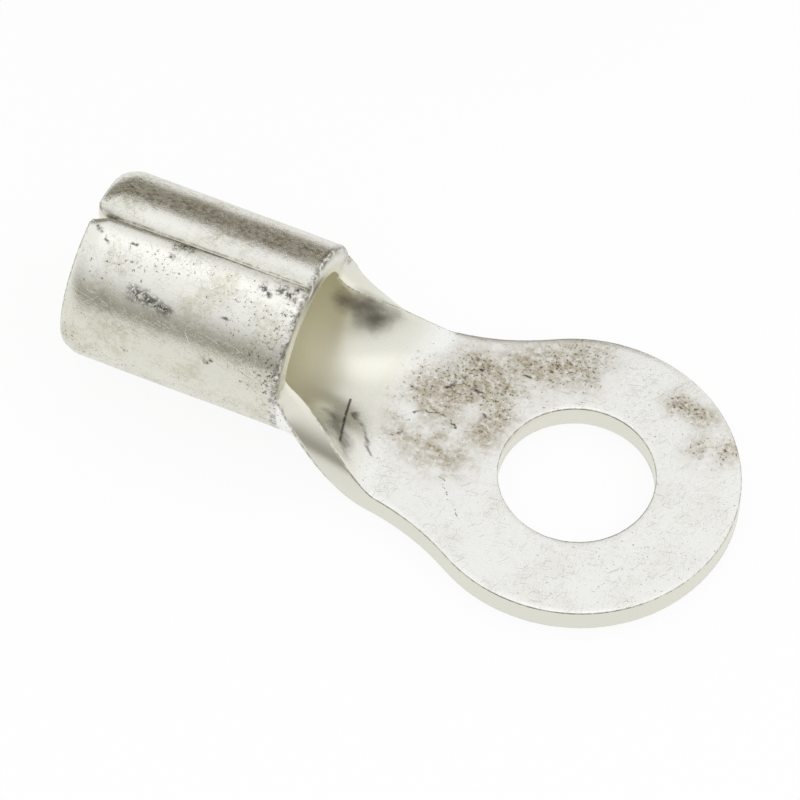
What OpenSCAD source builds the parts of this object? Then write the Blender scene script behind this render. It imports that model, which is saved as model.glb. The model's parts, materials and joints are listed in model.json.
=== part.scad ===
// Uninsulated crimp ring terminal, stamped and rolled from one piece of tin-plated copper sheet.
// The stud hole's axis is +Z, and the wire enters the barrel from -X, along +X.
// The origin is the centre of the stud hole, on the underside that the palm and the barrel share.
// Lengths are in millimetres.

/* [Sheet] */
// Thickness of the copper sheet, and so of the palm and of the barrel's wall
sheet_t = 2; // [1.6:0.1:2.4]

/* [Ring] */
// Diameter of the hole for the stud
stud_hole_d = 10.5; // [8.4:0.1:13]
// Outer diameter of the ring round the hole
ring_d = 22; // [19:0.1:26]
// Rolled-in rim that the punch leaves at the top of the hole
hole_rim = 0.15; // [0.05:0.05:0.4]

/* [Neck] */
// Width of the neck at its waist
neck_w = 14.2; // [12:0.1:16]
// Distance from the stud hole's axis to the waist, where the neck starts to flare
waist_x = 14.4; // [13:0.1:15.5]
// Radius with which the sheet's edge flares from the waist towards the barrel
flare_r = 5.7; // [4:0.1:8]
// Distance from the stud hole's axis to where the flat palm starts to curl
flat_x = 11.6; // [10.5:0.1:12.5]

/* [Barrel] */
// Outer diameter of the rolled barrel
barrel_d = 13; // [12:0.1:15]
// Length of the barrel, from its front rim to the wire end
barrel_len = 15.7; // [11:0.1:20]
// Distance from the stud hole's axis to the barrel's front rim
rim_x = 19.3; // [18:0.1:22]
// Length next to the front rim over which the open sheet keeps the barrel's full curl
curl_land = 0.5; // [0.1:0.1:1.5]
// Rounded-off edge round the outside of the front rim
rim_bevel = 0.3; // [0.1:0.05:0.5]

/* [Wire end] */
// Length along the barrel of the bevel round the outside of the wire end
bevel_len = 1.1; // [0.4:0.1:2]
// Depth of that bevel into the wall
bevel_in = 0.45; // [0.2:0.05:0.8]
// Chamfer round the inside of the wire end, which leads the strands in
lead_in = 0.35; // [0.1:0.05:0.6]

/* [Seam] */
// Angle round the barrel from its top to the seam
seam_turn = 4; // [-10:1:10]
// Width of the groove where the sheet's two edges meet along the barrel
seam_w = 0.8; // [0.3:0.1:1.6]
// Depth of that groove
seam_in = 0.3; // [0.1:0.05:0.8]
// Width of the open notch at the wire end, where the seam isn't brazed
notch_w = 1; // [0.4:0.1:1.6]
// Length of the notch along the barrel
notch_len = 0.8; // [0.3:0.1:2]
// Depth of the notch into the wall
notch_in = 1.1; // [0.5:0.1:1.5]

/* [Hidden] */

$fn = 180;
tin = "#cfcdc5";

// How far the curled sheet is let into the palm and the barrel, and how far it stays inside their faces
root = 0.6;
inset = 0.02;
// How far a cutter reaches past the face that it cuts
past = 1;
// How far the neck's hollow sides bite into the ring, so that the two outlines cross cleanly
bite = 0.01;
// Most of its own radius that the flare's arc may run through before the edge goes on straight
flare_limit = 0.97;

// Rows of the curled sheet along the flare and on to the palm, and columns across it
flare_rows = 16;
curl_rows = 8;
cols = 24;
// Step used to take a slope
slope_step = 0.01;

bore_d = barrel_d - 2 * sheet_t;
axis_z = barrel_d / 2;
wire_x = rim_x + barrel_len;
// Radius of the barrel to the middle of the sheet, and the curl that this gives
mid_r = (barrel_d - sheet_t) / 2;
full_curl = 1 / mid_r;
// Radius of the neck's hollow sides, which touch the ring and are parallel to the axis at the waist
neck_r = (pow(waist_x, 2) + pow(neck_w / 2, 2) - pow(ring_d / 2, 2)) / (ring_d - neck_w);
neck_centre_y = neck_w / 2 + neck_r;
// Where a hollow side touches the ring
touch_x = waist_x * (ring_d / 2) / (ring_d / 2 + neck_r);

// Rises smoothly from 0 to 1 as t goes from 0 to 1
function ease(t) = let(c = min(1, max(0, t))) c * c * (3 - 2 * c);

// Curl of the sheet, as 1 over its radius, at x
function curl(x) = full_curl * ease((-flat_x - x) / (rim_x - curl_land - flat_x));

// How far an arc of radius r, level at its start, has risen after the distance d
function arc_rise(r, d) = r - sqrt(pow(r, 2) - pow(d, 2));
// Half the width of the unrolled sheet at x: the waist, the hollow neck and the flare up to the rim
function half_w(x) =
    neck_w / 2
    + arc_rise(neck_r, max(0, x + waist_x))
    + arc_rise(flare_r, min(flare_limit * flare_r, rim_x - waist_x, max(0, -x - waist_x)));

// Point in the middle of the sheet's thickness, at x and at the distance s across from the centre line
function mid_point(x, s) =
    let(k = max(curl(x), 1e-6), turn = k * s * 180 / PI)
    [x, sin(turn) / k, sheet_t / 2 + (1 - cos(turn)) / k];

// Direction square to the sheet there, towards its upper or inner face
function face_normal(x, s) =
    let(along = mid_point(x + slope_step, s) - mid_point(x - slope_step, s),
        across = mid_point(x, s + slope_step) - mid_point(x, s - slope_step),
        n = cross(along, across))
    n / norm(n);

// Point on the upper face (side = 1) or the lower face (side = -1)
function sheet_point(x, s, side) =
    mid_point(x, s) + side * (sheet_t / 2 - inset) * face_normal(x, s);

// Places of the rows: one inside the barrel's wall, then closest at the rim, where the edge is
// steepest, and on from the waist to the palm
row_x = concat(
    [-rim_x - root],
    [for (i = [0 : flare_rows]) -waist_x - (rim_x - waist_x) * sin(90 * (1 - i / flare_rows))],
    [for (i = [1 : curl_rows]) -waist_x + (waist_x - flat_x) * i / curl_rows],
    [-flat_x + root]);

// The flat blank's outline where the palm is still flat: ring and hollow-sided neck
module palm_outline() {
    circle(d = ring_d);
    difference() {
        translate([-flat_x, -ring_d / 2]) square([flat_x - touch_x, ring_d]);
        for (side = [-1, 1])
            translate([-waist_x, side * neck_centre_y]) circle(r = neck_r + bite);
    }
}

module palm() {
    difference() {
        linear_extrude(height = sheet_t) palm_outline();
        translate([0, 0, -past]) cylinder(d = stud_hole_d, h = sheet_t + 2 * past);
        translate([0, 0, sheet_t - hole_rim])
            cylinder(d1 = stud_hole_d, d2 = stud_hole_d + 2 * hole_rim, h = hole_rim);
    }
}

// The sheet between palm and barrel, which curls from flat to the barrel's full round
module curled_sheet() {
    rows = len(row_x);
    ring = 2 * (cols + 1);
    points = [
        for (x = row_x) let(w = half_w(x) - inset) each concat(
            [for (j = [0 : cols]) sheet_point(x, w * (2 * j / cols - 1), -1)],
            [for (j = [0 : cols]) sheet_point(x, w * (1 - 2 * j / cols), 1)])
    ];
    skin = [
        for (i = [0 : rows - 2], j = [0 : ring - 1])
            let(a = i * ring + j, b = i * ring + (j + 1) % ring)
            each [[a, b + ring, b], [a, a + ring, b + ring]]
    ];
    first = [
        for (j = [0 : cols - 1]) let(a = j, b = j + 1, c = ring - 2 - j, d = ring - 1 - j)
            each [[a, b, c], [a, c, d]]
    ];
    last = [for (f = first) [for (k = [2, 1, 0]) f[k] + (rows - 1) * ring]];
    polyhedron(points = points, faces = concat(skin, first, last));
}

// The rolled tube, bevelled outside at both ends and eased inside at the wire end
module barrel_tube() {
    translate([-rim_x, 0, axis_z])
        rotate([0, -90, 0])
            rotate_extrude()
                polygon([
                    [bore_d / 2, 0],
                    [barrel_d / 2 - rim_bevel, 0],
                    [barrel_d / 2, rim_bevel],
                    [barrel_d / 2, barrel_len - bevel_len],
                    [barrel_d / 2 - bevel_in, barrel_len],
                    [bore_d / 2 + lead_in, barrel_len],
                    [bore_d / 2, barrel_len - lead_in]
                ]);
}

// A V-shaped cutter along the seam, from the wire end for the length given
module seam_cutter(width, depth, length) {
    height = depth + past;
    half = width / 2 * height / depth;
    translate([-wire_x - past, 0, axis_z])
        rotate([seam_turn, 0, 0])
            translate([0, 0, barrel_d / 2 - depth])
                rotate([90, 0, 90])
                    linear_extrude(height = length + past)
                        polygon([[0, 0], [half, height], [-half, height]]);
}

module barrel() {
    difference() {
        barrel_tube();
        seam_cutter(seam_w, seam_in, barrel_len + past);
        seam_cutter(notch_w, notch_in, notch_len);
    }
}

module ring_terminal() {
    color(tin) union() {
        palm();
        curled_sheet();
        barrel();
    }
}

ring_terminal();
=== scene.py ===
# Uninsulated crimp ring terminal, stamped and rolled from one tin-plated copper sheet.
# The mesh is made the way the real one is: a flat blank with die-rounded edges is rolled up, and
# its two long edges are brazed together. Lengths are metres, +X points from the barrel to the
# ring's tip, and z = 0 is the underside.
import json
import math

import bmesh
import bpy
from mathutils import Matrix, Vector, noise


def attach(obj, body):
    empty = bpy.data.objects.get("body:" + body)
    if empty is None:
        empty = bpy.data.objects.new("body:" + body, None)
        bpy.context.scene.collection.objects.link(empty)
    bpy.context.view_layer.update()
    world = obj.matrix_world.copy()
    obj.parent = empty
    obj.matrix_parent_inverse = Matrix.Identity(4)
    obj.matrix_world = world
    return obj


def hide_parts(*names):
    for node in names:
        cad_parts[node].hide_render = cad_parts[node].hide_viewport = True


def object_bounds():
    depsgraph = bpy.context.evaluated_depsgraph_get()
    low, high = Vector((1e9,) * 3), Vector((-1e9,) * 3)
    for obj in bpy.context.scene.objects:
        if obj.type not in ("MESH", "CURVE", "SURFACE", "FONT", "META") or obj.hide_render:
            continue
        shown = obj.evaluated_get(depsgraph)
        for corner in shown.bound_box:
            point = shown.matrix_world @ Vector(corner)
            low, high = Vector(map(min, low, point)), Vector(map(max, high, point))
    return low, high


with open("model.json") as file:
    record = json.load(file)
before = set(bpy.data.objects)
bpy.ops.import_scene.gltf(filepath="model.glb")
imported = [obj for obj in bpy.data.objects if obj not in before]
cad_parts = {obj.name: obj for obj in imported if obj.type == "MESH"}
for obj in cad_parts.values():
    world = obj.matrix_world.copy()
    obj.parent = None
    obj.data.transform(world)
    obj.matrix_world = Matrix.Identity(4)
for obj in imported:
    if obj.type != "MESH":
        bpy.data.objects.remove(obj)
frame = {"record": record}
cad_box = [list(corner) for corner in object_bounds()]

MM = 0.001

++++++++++

GIVEN EXERCISE:
Extract the lines above, from the first one through the one containing "hole_rim = 0.15; // [0.05:0.05:0.4]", and return only those, unchanged.

COMPLETED TASK:
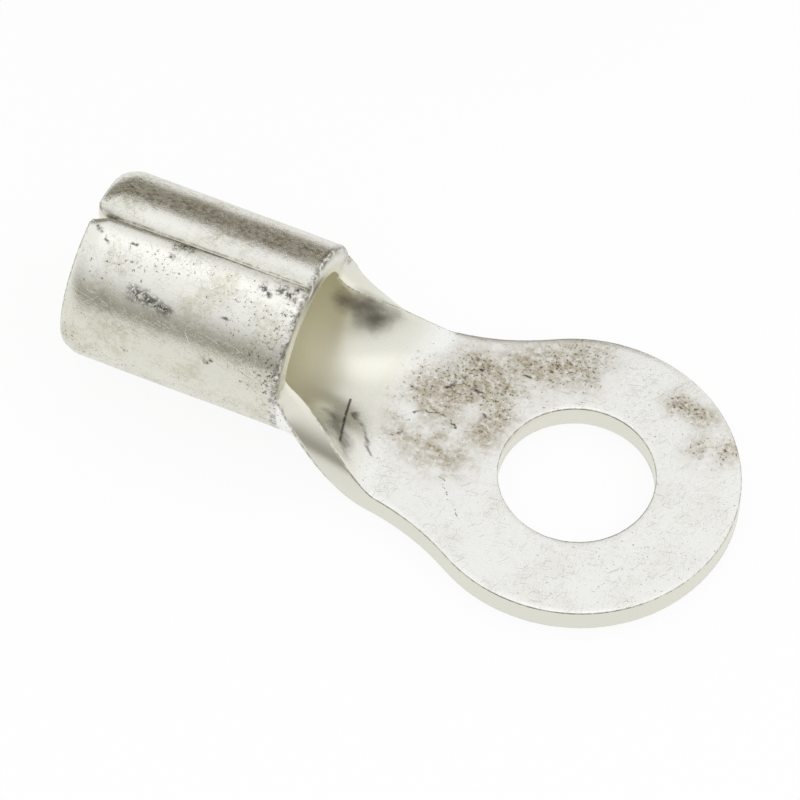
What OpenSCAD source builds the parts of this object? Then write the Blender scene script behind this render. It imports that model, which is saved as model.glb. The model's parts, materials and joints are listed in model.json.
=== part.scad ===
// Uninsulated crimp ring terminal, stamped and rolled from one piece of tin-plated copper sheet.
// The stud hole's axis is +Z, and the wire enters the barrel from -X, along +X.
// The origin is the centre of the stud hole, on the underside that the palm and the barrel share.
// Lengths are in millimetres.

/* [Sheet] */
// Thickness of the copper sheet, and so of the palm and of the barrel's wall
sheet_t = 2; // [1.6:0.1:2.4]

/* [Ring] */
// Diameter of the hole for the stud
stud_hole_d = 10.5; // [8.4:0.1:13]
// Outer diameter of the ring round the hole
ring_d = 22; // [19:0.1:26]
// Rolled-in rim that the punch leaves at the top of the hole
hole_rim = 0.15; // [0.05:0.05:0.4]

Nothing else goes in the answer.